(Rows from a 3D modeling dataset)

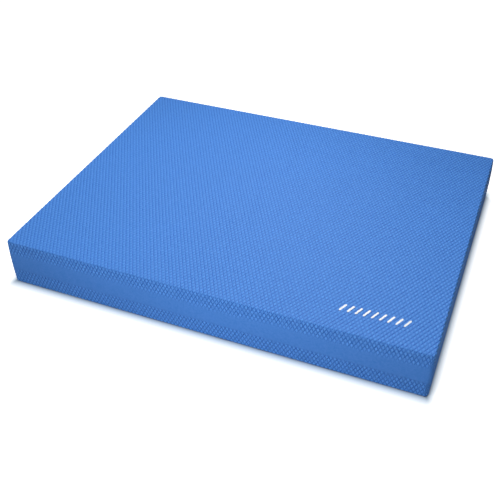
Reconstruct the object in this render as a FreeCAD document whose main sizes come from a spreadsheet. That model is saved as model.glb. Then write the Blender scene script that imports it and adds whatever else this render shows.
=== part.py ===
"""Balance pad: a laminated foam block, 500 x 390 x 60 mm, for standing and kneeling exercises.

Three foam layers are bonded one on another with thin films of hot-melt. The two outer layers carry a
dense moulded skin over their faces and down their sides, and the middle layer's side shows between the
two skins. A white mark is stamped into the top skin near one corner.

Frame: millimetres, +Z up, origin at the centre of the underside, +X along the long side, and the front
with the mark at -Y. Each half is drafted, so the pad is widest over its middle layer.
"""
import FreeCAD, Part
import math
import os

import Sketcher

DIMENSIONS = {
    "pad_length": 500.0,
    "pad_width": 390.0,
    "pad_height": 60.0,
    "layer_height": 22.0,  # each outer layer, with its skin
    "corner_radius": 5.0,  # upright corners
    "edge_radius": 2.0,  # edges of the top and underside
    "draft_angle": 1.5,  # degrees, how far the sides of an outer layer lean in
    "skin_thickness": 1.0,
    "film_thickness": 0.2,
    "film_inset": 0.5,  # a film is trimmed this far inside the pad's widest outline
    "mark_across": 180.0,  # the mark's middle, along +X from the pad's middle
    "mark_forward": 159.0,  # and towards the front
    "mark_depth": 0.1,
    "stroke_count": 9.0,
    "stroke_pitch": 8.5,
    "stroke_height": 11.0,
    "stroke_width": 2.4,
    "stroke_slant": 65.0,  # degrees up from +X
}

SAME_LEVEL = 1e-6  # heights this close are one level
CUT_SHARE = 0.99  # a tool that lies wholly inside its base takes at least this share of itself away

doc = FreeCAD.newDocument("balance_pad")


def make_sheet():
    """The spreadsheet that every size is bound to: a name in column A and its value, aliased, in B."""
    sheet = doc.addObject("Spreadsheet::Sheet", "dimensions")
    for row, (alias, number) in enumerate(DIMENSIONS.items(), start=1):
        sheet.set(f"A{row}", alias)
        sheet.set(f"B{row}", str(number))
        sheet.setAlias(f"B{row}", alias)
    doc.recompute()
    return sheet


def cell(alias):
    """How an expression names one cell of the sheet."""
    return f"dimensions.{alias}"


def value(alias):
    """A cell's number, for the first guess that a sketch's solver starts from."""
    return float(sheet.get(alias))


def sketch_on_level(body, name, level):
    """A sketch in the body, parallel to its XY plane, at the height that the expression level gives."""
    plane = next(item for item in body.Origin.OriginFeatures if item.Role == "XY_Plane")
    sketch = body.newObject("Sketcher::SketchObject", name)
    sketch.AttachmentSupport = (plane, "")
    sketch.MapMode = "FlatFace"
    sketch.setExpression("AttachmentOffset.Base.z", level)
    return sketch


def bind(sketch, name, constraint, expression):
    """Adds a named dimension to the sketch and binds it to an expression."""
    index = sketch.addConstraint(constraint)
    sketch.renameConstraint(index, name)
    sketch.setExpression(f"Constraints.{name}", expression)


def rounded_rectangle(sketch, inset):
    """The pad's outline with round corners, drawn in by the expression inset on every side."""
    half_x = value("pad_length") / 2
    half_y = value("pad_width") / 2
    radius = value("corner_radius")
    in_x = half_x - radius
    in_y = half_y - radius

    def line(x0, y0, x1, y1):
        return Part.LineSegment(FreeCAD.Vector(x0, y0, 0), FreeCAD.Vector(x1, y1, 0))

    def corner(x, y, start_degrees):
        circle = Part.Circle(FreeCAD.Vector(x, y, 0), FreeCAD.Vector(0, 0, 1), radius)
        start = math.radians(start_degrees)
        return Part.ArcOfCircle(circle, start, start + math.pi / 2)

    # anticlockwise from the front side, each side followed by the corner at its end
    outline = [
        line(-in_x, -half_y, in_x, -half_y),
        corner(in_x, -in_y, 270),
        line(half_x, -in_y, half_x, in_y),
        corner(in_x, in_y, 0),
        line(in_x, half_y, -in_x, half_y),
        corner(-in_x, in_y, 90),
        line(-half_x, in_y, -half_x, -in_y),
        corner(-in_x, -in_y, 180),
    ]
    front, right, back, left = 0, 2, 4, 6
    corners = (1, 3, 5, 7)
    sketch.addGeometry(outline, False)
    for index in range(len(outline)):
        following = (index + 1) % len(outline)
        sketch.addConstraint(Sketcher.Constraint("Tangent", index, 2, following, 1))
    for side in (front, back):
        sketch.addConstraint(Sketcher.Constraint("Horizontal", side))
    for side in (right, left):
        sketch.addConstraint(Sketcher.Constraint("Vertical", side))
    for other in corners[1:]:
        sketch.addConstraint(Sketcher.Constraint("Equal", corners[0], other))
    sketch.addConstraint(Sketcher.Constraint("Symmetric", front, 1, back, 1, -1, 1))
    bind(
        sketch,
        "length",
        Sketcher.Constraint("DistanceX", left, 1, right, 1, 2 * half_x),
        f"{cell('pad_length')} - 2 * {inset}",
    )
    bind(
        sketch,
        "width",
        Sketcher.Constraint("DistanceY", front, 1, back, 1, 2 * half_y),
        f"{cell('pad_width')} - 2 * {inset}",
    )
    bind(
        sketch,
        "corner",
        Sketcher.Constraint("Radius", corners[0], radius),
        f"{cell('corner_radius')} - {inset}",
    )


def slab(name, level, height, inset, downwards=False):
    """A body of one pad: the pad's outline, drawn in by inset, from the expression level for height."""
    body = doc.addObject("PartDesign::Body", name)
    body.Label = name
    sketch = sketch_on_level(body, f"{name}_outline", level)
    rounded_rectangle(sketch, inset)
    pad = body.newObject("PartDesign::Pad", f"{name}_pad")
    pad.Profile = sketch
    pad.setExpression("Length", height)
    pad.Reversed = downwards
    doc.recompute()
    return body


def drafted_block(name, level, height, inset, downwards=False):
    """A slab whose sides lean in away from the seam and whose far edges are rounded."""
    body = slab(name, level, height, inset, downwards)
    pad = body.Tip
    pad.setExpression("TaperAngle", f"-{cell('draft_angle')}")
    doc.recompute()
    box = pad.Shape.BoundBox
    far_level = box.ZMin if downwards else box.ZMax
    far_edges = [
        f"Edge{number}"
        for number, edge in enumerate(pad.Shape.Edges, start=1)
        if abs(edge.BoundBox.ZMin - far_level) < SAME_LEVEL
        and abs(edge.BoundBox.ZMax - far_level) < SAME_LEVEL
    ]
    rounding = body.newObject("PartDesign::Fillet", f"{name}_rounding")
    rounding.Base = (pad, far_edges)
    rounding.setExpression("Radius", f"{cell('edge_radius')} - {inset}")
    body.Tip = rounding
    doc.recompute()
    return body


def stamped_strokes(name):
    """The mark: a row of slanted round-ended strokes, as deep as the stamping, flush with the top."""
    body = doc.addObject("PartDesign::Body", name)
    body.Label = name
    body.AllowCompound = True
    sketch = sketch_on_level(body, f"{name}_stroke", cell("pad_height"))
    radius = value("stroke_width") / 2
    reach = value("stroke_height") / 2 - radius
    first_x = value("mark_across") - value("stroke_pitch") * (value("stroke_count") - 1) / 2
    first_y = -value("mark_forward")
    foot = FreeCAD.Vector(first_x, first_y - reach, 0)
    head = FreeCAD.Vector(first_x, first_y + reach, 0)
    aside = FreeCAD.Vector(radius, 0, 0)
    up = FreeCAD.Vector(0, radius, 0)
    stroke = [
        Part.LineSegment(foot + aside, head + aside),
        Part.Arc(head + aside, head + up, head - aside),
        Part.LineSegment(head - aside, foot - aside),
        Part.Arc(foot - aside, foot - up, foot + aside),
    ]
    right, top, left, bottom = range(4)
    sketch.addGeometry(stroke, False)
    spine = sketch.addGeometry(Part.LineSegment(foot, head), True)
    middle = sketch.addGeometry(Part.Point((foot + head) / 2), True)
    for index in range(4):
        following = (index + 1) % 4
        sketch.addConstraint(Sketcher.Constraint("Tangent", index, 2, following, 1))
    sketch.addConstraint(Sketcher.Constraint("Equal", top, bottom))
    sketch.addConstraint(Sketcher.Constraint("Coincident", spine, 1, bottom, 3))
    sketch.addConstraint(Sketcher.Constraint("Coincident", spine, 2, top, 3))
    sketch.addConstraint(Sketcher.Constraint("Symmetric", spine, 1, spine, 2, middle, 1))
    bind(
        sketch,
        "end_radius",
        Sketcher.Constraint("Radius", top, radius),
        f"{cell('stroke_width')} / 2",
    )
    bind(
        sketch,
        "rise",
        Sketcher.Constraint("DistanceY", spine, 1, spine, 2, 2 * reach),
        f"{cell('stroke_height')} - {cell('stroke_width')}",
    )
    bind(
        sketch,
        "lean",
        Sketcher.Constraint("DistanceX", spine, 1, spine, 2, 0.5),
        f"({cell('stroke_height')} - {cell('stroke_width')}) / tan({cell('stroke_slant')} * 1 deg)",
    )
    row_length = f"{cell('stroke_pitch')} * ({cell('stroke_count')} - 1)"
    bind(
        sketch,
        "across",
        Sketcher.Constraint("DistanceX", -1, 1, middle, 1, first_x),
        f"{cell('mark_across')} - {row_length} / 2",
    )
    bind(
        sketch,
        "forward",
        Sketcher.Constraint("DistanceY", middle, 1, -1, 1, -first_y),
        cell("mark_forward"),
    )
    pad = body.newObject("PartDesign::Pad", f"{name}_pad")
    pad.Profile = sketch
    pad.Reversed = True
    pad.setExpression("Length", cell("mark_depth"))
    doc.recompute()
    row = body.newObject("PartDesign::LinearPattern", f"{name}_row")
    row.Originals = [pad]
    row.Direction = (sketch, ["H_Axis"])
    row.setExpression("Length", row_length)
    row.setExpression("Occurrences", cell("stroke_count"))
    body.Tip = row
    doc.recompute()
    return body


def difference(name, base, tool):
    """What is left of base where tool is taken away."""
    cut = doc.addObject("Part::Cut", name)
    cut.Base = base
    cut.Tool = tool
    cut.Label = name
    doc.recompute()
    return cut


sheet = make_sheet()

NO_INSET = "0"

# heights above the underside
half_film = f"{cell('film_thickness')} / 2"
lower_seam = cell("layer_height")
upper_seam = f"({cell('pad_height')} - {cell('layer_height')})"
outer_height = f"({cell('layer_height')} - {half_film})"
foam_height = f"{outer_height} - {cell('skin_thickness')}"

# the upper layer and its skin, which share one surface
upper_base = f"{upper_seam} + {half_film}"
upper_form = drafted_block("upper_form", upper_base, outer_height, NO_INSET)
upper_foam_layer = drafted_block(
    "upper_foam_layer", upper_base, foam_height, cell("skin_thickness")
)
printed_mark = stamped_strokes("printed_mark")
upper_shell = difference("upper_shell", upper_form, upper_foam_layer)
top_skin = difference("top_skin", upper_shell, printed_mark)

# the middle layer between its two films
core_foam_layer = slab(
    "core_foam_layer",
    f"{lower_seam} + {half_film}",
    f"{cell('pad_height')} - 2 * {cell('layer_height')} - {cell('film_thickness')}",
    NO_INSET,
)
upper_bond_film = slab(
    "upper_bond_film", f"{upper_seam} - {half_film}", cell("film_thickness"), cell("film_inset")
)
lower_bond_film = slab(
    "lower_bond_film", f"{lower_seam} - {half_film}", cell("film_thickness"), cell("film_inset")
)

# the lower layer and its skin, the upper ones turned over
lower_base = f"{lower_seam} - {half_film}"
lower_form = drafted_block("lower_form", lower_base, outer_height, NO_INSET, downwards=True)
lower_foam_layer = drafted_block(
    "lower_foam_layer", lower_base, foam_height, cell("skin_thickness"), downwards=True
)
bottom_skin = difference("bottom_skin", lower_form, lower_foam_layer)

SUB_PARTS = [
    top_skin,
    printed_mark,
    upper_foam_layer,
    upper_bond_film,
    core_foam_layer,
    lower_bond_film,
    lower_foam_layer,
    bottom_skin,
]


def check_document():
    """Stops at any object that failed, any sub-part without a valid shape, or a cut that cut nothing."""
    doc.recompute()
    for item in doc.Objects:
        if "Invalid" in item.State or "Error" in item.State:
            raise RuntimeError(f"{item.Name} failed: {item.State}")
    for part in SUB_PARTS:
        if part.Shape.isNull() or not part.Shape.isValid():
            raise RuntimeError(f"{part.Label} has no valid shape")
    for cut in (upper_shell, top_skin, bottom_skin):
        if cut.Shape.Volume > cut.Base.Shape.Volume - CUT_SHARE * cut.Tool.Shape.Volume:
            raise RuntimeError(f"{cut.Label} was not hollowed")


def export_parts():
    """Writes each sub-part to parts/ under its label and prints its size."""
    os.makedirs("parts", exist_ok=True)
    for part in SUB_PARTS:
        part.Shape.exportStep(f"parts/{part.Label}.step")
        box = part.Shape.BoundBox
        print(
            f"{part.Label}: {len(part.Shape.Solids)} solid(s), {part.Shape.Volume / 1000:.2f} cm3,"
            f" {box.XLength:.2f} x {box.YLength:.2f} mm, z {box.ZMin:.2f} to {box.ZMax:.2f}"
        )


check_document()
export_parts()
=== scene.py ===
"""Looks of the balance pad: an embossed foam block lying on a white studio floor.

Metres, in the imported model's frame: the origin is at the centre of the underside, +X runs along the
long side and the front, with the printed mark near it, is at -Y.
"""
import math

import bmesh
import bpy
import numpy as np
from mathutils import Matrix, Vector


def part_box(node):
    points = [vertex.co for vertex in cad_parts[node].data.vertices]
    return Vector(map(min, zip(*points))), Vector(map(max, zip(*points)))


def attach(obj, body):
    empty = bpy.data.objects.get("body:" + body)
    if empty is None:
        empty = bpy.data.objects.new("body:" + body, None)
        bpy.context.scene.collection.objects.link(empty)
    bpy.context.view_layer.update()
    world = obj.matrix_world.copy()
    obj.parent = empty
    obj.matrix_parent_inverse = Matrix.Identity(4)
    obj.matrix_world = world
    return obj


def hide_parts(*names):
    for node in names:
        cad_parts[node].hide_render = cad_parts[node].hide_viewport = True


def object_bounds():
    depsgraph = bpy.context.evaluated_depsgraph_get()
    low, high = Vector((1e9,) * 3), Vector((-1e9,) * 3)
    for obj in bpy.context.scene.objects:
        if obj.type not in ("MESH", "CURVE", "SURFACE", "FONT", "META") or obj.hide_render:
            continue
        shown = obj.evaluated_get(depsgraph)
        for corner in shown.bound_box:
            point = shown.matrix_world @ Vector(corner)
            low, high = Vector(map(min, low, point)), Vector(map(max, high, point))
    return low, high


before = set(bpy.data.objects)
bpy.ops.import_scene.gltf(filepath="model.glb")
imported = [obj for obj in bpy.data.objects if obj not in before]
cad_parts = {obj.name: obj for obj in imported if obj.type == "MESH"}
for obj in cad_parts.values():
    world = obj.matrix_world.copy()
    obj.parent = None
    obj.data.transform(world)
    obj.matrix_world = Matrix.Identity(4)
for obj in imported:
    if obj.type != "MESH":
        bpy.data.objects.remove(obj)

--

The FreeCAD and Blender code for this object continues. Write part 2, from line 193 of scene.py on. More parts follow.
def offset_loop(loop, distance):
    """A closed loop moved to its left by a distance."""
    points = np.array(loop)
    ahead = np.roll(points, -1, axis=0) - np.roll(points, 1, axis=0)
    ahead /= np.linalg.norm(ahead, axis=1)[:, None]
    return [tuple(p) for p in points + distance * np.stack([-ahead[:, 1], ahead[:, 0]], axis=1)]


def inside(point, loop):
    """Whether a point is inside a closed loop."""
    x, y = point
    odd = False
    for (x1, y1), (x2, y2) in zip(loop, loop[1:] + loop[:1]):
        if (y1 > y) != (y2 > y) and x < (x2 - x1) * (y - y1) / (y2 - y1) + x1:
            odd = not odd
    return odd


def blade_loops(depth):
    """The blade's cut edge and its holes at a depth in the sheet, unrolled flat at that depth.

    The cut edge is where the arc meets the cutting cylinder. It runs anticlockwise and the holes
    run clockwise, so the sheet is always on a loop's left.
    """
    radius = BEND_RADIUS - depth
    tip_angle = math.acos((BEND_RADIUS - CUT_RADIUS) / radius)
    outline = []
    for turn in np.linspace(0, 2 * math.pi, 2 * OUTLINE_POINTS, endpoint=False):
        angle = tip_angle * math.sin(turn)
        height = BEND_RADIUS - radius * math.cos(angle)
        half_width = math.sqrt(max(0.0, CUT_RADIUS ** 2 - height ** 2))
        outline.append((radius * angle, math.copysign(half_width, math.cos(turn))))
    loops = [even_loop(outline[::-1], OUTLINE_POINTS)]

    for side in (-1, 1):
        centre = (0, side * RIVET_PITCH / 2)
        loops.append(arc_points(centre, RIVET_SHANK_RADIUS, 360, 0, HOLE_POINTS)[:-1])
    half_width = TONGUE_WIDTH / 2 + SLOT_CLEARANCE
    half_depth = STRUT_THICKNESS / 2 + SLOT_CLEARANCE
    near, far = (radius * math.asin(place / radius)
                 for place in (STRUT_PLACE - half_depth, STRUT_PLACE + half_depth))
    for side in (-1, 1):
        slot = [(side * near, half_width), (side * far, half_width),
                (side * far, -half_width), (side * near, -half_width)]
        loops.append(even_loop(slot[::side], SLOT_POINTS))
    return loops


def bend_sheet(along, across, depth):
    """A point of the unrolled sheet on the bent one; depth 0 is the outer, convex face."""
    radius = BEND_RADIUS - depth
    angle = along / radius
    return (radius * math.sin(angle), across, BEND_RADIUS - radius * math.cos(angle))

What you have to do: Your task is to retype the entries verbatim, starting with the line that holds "box = part.Shape.BoundBox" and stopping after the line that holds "cad_parts[node].hide_render = cad_parts[node].hide_viewport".

Answer to this problem:
        box = part.Shape.BoundBox
        print(
            f"{part.Label}: {len(part.Shape.Solids)} solid(s), {part.Shape.Volume / 1000:.2f} cm3,"
            f" {box.XLength:.2f} x {box.YLength:.2f} mm, z {box.ZMin:.2f} to {box.ZMax:.2f}"
        )


check_document()
export_parts()
=== scene.py ===
"""Looks of the balance pad: an embossed foam block lying on a white studio floor.

Metres, in the imported model's frame: the origin is at the centre of the underside, +X runs along the
long side and the front, with the printed mark near it, is at -Y.
"""
import math

import bmesh
import bpy
import numpy as np
from mathutils import Matrix, Vector


def part_box(node):
    points = [vertex.co for vertex in cad_parts[node].data.vertices]
    return Vector(map(min, zip(*points))), Vector(map(max, zip(*points)))


def attach(obj, body):
    empty = bpy.data.objects.get("body:" + body)
    if empty is None:
        empty = bpy.data.objects.new("body:" + body, None)
        bpy.context.scene.collection.objects.link(empty)
    bpy.context.view_layer.update()
    world = obj.matrix_world.copy()
    obj.parent = empty
    obj.matrix_parent_inverse = Matrix.Identity(4)
    obj.matrix_world = world
    return obj


def hide_parts(*names):
    for node in names:
        cad_parts[node].hide_render = cad_parts[node].hide_viewport = True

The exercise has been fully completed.